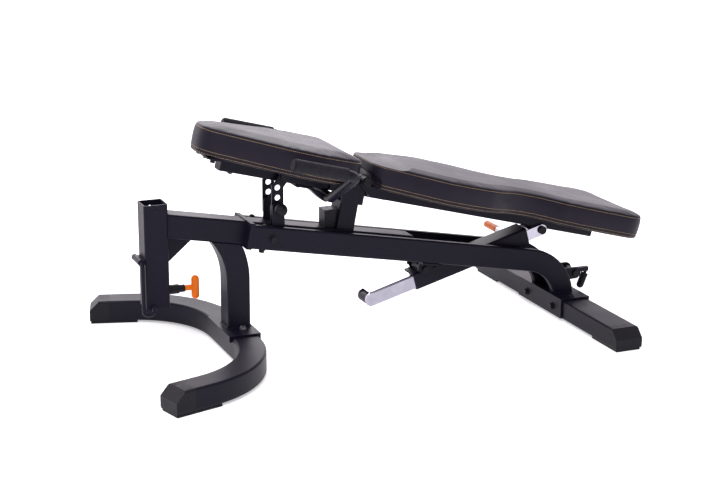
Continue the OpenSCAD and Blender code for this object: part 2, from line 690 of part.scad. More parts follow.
front_foot();
front_foot_caps();
front_saddle();
front_saddle_bolts();
front_leg();
receiver();
receiver_gusset();
receiver_pin_barrel();
receiver_pin_handle();
receiver_pin_plunger();
hook_sleeve();
hook_rod();
spine();
spine_plug();
front_end_plate();
rail_left();
rail_right();
rail_bolts();
rear_saddle();
rear_saddle_bolts();
rear_foot();
rear_foot_caps();
lift_bracket();
lift_pin();
lift_handle();
lift_grip();
seat_post();
pivot_bracket();
seat_stop();
ladder_bracket();
seat_pin_barrel();
seat_pin_plunger();
seat_pin_knob();
strut_ears();
strut_pivot_bolt();
hinge_axle();
hinge_spacers();
hinge_bolts();
seat_tube();
seat_tube_cap();
seat_hinge_ears();
seat_pad_plates();
seat_pad_bolts();
handle_tube();
handle_grips();
handle_strap();
ladder_bolt();
seat_pad();
ladder_plates();
back_tube();
back_tube_cap();
back_hinge_bracket();
back_pad_plates();
back_pad();
strut_lug();
strut_sleeve();
strut_pin_barrel();
strut_pin_knob();
strut_tube();
strut_bolt_heads();
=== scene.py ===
import json
import math

import bmesh
import bpy
from mathutils import Matrix, Vector
from mathutils.bvhtree import BVHTree


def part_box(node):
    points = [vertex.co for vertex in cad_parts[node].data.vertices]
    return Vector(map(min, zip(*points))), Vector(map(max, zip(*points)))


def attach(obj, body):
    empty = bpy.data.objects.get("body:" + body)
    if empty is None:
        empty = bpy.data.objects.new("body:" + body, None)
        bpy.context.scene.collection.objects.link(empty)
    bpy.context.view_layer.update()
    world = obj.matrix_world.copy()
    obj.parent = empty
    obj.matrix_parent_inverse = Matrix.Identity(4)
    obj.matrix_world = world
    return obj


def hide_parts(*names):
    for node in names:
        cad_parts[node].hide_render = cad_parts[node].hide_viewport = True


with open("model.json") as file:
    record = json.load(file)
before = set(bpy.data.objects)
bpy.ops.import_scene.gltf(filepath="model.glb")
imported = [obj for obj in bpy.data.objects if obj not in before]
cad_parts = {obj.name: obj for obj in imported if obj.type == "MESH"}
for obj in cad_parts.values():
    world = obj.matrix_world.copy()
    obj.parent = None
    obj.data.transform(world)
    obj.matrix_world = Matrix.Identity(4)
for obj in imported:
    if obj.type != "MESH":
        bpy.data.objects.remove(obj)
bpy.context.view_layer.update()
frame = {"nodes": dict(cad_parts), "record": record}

# ------------------------------------------------------------------ frames of reference

# Lengths are in mm and angles in degrees, unless a comment says otherwise.
# Stations run to the rear from the receiver's front face, and heights up from the floor.
MM = 0.001
TUBE = 60  # side of the square tubes
SPINE_TOP = 376  # top of the spine where it leaves the receiver
RAIL_SLOPE = 10.5
HINGE_X = 568
HINGE_Z = 418
PAD_SLOPE = 14.6

NODES = frame["nodes"]
MIDDLE = -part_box("receiver")[0].x  # from the receiver's front face to the row frame's origin, in metres


def station(x, y, z):
    """A place in the row frame, in metres."""
    return Vector((x * MM - MIDDLE, y * MM, z * MM))


def slope_frame(origin, degrees):
    """Frame that slopes down to the rear: X along it, Z out of its upper face."""
    a = math.radians(degrees)
    along = (math.cos(a), 0, math.sin(a))
    upward = (-math.sin(a), 0, math.cos(a))
    frame_matrix = Matrix((along, (0, 1, 0), upward)).to_4x4()
    frame_matrix.translation = origin
    return frame_matrix


PAD = slope_frame(station(HINGE_X, 0, HINGE_Z), PAD_SLOPE)
RAIL = slope_frame(station(TUBE, 0, SPINE_TOP), RAIL_SLOPE)


def on_rail(x, y, z):
    """The same, for a place along, across and above the spine's upper face."""
    return RAIL @ (Vector((x, y, z)) * MM)


# ------------------------------------------------------------------ materials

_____

Do this. Reproduce, without alteration, solely the lines beginning at the line that includes "lift_grip();" and ending at the line that includes "if empty is", both lines included.

Solution to this problem.
lift_grip();
seat_post();
pivot_bracket();
seat_stop();
ladder_bracket();
seat_pin_barrel();
seat_pin_plunger();
seat_pin_knob();
strut_ears();
strut_pivot_bolt();
hinge_axle();
hinge_spacers();
hinge_bolts();
seat_tube();
seat_tube_cap();
seat_hinge_ears();
seat_pad_plates();
seat_pad_bolts();
handle_tube();
handle_grips();
handle_strap();
ladder_bolt();
seat_pad();
ladder_plates();
back_tube();
back_tube_cap();
back_hinge_bracket();
back_pad_plates();
back_pad();
strut_lug();
strut_sleeve();
strut_pin_barrel();
strut_pin_knob();
strut_tube();
strut_bolt_heads();
=== scene.py ===
import json
import math

import bmesh
import bpy
from mathutils import Matrix, Vector
from mathutils.bvhtree import BVHTree


def part_box(node):
    points = [vertex.co for vertex in cad_parts[node].data.vertices]
    return Vector(map(min, zip(*points))), Vector(map(max, zip(*points)))


def attach(obj, body):
    empty = bpy.data.objects.get("body:" + body)
    if empty is None:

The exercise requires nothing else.